L'Église brésilienne critique l'organisation du Mondial
09 juin 2014Les évêques du Brésil se plaignent, dans une brochure distribuée cette semaine à travers le pays, des milliards dépensés alors qu'une partie de la population n'a pas accès aux services de base.
À une semaine du Mondial, l'Église brésilienne sort un «carton rouge». Dans une brochure distribuée cette semaine dans toutes les paroisses du pays, la Conférence des évêques duBrésil se plaint des milliards dépensés à mauvais escient pour l'organisation de la Coupe du monde de football. «L'Église veut contribuer au débat public et dire son inquiétude face à l'inversion des priorités dans l'utilisation des fonds publics, qui devraient aller à la santé, à l'éducation, à la voirie, aux transports et à la sécurité», écrivent les évêques. Ces derniers reprochent notamment aux organisateurs d'avoir chassé plusieurs centaines de déshérités vivant à proximité des stades, d'ignorer les contraintes environnementales et de livrer le sport aux grandes sociétés.

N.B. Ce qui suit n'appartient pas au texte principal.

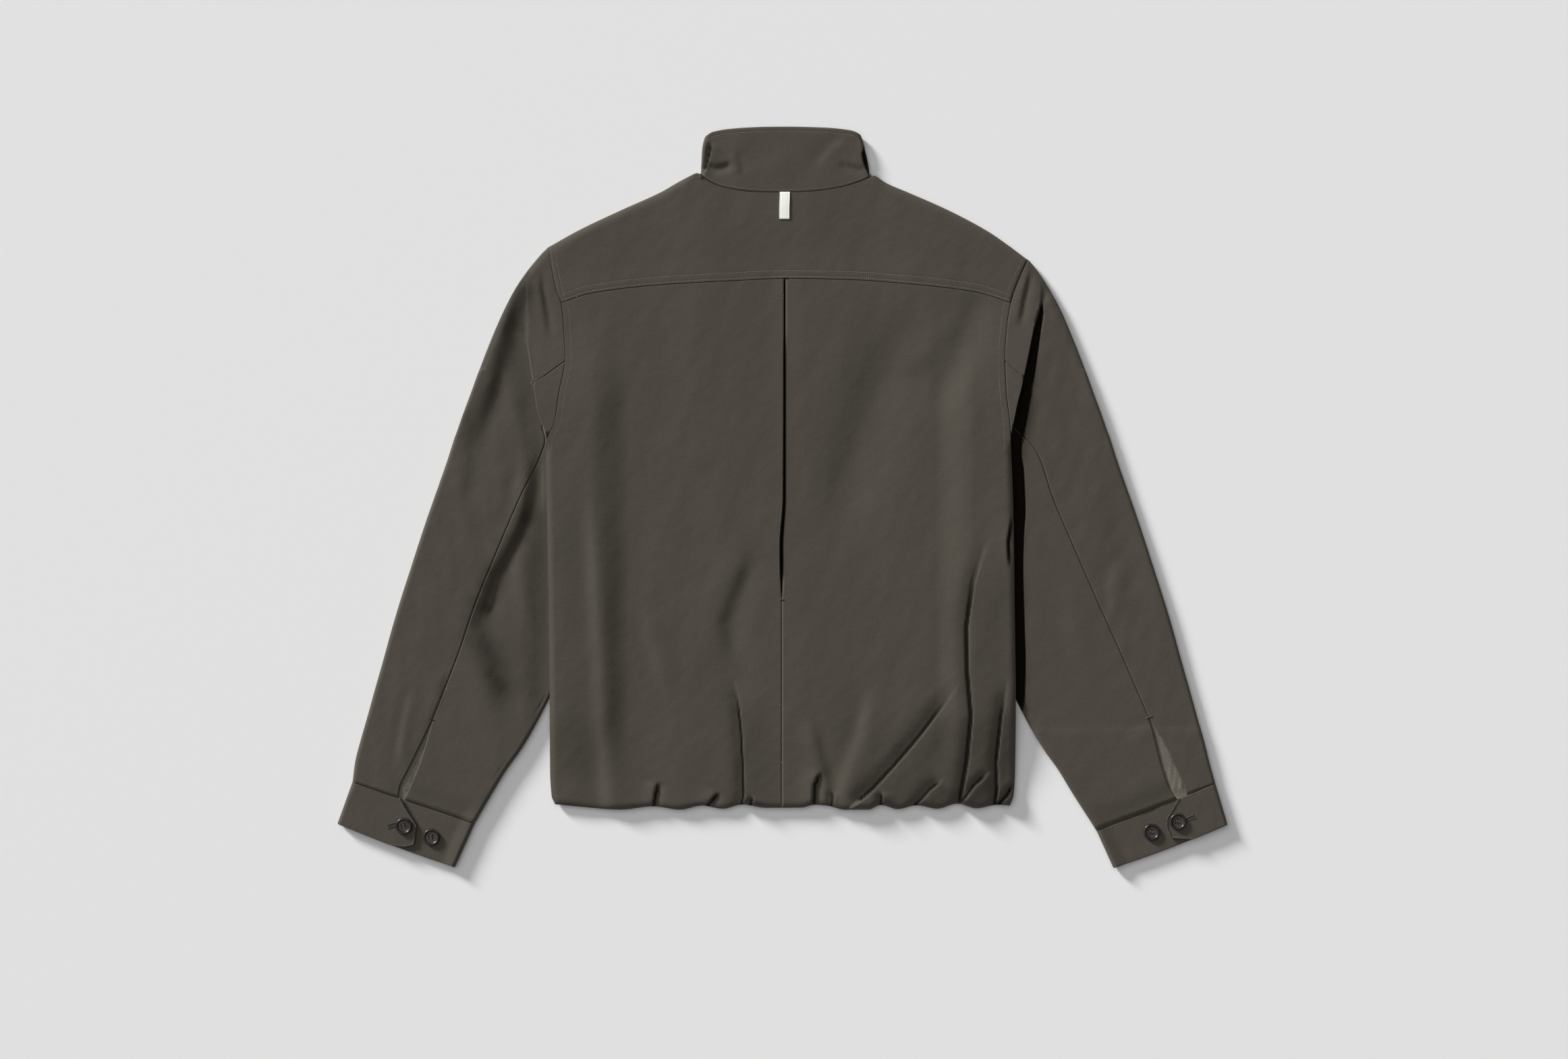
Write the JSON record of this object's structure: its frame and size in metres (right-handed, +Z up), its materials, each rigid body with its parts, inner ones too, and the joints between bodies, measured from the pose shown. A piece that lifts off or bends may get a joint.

L'épiscopat brésilien souhaite par ailleurs attirer l'attention des autorités sur les risques d'exploitation sexuelle encourus par de nombreux enfants à l'occasion du rendez-vous sportif, où sont attendus quelque 800.000 touristes étrangers. Or, à ce même moment, des milliers d'écoliers seront en vacances scolaires. Déjà, lors de la précédente Coupe du monde en 2010, la criminalité sexuelle avait bondi de 66 % en Afrique du Sud. Elle avait déjà augmenté de 28 % quatre ans plus tôt en Allemagne, soulève l'ONG Childhood Brasil. D'autant que l'exploitation sexuelle des mineurs est un problème endémique au Brésil. Chaque année, près de 250.000 enfants en sont les victimes, selon l'estimation de plusieurs associations de protection de l'enfance.
Une large partie de population partage l'opinion de l'Église et un vent de fronde souffle sur le pays à seulement quelques jours de la compétition. Jeudi, après les policiers et les professeurs, les employés du métro de Sao Paulo ont lancé une grève «illimitée». L'an passé, la coupe des confédérations en juin 2013, sorte de répétition avant la grand-messe du football, avait déjà été entachée par plusieurs manifestations. Cette semaine, la présidente Dilma Rousseff a annoncé qu'elles seraient à nouveau toléréés, «pour peu qu'elles soient pacifiques» et qu'elles «n'empêchent pas la libre circulation nécessaire au Mondial». Elle a également tenu à défendre l'organisation de l'événement. La majorité des investissements publics effectués depuis 2007 l'ont été «pour le Brésil», et pas pour le Mondial, a plaidé Dilma Rousseff.
Mais le succès de la Coupe du monde, estime pour sa part la Conférence des évêques, ne se mesurera pas à l'argent qu'elle va rapporter. «Une victoire pour tous ne sera possible que si certaines exigences fondamentales sont remplies.»